◆ WHAT YOU ARE ASKED TO DO ◆
Starting from the line that contains "translate([-ring_width, -ring_width, -ring_height])", copy every line exactly until the line that contains "obj.matrix_parent_inverse = Matrix.Identity(4)", which is also included.

◆ SOURCE EXCERPT ◆
^^^^

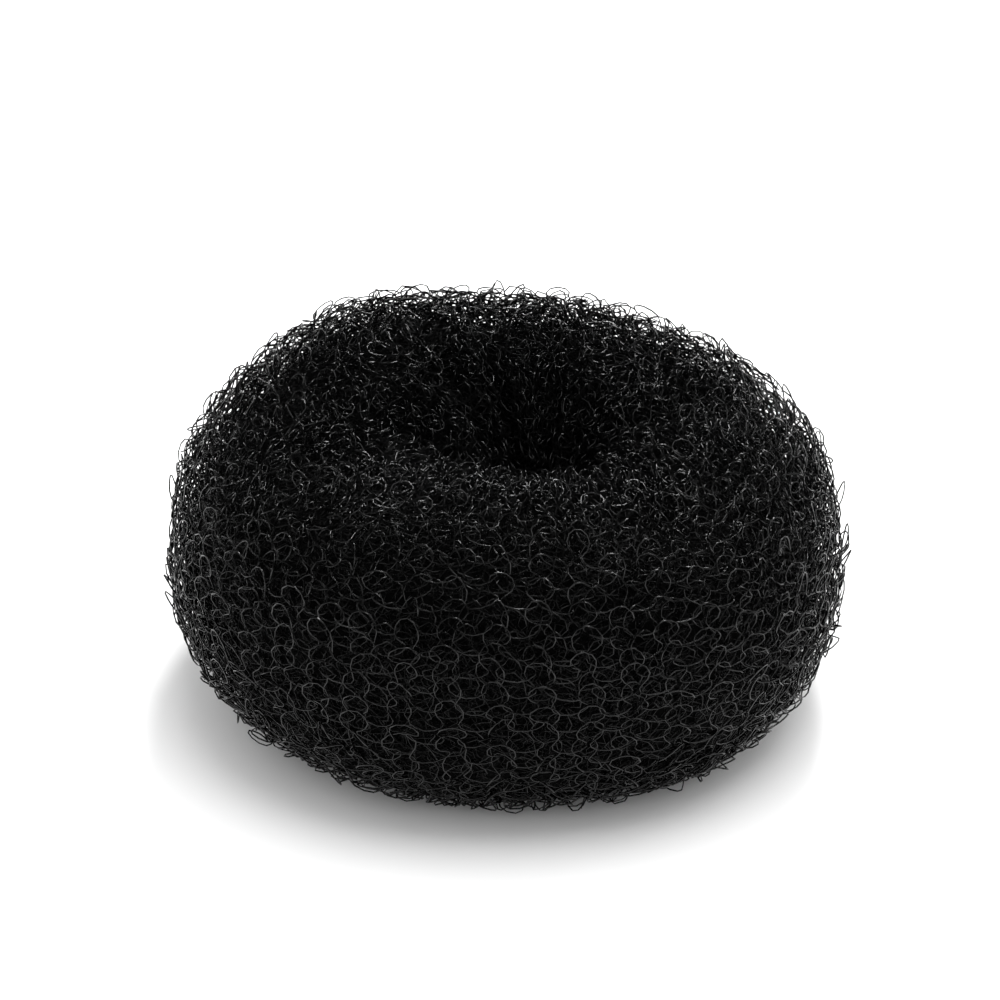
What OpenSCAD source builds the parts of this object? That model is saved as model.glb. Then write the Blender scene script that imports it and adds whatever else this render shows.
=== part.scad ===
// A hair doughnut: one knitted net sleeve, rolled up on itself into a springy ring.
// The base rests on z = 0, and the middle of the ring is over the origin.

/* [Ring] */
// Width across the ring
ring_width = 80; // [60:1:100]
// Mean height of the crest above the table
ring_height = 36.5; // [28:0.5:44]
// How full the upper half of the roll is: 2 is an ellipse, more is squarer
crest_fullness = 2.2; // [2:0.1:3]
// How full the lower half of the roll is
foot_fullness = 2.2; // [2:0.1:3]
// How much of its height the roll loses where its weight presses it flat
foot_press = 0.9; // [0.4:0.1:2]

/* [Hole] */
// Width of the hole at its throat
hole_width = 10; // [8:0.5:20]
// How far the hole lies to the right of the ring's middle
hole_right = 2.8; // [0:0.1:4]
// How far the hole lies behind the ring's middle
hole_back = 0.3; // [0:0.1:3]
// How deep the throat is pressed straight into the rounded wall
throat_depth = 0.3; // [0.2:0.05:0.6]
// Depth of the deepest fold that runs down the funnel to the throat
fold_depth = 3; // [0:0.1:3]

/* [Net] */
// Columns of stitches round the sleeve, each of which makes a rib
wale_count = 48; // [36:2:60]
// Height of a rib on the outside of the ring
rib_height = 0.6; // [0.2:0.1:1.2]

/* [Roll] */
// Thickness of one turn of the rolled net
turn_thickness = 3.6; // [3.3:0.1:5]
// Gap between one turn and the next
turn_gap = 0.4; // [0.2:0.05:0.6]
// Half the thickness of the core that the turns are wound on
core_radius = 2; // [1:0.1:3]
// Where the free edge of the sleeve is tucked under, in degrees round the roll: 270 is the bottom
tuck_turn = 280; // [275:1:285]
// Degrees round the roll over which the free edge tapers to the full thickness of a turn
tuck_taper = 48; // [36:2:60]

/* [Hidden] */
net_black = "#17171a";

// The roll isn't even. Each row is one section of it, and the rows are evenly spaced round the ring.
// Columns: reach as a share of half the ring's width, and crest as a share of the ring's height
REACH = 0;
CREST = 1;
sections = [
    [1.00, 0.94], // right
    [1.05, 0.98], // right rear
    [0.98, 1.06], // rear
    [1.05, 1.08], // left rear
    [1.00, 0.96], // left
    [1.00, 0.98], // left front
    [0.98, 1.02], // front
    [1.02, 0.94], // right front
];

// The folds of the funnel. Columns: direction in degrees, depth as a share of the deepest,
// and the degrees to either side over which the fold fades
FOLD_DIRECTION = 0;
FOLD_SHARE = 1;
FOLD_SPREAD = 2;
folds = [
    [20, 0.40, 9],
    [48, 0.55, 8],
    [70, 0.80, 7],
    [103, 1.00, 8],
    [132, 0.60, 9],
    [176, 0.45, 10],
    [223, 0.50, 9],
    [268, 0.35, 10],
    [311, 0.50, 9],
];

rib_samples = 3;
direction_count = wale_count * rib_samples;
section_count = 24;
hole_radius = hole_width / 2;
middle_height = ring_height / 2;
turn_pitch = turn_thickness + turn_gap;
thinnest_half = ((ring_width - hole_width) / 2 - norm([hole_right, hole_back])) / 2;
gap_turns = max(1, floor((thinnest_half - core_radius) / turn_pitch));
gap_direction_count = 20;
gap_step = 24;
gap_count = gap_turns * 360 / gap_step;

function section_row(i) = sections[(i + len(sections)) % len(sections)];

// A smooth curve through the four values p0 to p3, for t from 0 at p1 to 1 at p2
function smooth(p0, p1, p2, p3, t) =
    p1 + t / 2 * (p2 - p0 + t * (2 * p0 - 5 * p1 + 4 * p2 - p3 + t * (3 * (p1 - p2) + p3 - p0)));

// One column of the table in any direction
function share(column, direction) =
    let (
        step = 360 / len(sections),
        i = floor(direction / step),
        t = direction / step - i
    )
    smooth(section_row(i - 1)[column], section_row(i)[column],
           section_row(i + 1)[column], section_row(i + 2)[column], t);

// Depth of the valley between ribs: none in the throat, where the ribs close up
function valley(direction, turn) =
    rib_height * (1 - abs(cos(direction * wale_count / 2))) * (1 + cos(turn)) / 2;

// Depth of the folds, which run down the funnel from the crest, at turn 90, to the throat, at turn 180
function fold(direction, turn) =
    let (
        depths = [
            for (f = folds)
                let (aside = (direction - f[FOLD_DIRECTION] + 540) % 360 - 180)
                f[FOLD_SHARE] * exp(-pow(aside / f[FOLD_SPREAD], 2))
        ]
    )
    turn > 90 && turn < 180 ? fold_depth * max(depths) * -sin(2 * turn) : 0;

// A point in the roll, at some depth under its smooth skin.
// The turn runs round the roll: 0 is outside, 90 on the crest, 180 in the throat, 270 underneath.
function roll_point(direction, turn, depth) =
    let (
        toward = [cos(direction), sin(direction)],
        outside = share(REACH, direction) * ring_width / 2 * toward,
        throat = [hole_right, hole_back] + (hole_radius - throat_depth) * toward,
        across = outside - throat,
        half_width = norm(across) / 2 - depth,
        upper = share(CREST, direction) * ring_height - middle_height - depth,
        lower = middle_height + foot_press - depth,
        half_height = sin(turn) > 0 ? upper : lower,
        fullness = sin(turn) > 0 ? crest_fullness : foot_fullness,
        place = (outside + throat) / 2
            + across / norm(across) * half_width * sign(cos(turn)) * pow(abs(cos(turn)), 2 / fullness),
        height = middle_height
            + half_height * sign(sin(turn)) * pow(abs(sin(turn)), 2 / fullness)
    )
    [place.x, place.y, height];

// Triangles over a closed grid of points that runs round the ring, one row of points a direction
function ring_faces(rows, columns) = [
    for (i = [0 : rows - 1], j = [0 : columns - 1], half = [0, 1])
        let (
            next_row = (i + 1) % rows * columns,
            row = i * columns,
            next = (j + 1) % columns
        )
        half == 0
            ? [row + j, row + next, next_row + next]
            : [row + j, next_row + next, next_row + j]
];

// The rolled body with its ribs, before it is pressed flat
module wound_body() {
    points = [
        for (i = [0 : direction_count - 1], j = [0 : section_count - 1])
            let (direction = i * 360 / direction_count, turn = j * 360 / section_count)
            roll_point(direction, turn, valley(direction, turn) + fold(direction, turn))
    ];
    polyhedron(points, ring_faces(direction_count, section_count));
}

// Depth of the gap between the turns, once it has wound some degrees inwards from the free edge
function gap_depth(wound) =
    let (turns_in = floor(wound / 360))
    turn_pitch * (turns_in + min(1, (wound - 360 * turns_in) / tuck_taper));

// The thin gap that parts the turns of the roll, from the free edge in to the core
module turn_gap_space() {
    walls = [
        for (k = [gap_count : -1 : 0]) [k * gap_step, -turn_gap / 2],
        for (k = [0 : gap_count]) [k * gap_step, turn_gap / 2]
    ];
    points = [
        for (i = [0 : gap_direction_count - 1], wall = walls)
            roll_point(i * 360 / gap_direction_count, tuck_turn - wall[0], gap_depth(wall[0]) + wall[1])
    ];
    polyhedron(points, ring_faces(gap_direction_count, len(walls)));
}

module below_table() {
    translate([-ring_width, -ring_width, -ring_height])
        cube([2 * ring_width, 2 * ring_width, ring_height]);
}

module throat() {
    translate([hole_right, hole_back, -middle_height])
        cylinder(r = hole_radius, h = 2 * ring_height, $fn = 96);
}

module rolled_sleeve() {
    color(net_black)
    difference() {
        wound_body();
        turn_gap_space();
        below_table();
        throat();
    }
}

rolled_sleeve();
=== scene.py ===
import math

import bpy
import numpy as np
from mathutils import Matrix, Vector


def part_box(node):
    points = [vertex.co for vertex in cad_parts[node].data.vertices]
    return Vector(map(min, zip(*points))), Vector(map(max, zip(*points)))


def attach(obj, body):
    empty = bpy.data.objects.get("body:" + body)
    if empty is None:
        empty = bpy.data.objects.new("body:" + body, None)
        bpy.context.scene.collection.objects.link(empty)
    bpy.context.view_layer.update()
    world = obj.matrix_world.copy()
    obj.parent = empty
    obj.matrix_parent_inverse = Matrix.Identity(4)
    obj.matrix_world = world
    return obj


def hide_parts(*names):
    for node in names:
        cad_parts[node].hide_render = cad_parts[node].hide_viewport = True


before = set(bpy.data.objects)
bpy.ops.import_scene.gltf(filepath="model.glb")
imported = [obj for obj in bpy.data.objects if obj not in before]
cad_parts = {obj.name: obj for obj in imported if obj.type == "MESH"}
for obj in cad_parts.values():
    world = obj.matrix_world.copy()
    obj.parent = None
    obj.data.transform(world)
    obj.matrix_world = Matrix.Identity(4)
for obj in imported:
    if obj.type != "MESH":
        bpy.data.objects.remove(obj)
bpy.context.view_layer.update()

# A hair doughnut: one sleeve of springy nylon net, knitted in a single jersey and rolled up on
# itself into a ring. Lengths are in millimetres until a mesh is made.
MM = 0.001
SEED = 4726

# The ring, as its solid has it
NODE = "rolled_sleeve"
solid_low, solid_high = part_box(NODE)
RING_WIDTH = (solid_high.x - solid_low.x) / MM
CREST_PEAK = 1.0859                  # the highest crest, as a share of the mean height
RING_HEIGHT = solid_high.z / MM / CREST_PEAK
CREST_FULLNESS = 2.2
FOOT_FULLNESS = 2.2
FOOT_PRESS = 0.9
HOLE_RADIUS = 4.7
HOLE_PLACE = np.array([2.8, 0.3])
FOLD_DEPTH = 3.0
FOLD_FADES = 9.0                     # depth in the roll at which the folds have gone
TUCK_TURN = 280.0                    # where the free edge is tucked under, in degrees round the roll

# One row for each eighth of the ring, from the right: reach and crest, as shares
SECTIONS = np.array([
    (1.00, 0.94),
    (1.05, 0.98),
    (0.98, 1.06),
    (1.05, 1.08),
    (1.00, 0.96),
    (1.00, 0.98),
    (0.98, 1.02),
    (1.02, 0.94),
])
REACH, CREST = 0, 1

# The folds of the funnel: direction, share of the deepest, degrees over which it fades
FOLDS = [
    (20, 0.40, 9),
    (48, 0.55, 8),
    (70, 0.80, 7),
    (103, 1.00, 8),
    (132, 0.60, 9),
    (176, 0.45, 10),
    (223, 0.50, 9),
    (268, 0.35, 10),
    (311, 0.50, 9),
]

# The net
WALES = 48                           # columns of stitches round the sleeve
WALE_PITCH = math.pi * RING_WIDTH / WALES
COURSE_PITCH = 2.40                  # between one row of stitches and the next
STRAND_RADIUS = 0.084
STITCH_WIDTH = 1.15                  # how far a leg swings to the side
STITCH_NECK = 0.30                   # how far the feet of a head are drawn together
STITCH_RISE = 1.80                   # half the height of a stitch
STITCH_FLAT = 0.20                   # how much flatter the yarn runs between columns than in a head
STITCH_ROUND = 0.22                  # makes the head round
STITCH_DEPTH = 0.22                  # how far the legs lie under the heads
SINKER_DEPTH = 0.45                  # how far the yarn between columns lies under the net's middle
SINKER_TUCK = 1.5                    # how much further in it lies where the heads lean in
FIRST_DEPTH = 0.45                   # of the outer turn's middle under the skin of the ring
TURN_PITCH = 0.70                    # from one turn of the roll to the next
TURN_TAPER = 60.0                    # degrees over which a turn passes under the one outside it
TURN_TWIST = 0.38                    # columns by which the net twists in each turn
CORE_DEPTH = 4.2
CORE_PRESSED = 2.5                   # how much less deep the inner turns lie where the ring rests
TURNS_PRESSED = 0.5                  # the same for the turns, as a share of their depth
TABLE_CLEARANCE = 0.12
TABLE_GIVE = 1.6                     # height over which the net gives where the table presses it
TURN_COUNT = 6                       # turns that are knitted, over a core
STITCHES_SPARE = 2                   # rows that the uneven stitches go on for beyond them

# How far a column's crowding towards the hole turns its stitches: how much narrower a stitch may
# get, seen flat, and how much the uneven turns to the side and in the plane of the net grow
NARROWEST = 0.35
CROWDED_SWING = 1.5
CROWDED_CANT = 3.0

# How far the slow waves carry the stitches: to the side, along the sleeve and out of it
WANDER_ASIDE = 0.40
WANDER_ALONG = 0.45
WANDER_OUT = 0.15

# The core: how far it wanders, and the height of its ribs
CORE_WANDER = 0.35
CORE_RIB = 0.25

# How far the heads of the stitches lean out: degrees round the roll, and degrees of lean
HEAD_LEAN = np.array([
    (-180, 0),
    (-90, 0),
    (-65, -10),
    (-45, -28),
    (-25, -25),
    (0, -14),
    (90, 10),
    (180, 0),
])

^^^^

◆ EXERCISE OUTPUT ◆
    translate([-ring_width, -ring_width, -ring_height])
        cube([2 * ring_width, 2 * ring_width, ring_height]);
}

module throat() {
    translate([hole_right, hole_back, -middle_height])
        cylinder(r = hole_radius, h = 2 * ring_height, $fn = 96);
}

module rolled_sleeve() {
    color(net_black)
    difference() {
        wound_body();
        turn_gap_space();
        below_table();
        throat();
    }
}

rolled_sleeve();
=== scene.py ===
import math

import bpy
import numpy as np
from mathutils import Matrix, Vector


def part_box(node):
    points = [vertex.co for vertex in cad_parts[node].data.vertices]
    return Vector(map(min, zip(*points))), Vector(map(max, zip(*points)))


def attach(obj, body):
    empty = bpy.data.objects.get("body:" + body)
    if empty is None:
        empty = bpy.data.objects.new("body:" + body, None)
        bpy.context.scene.collection.objects.link(empty)
    bpy.context.view_layer.update()
    world = obj.matrix_world.copy()
    obj.parent = empty
    obj.matrix_parent_inverse = Matrix.Identity(4)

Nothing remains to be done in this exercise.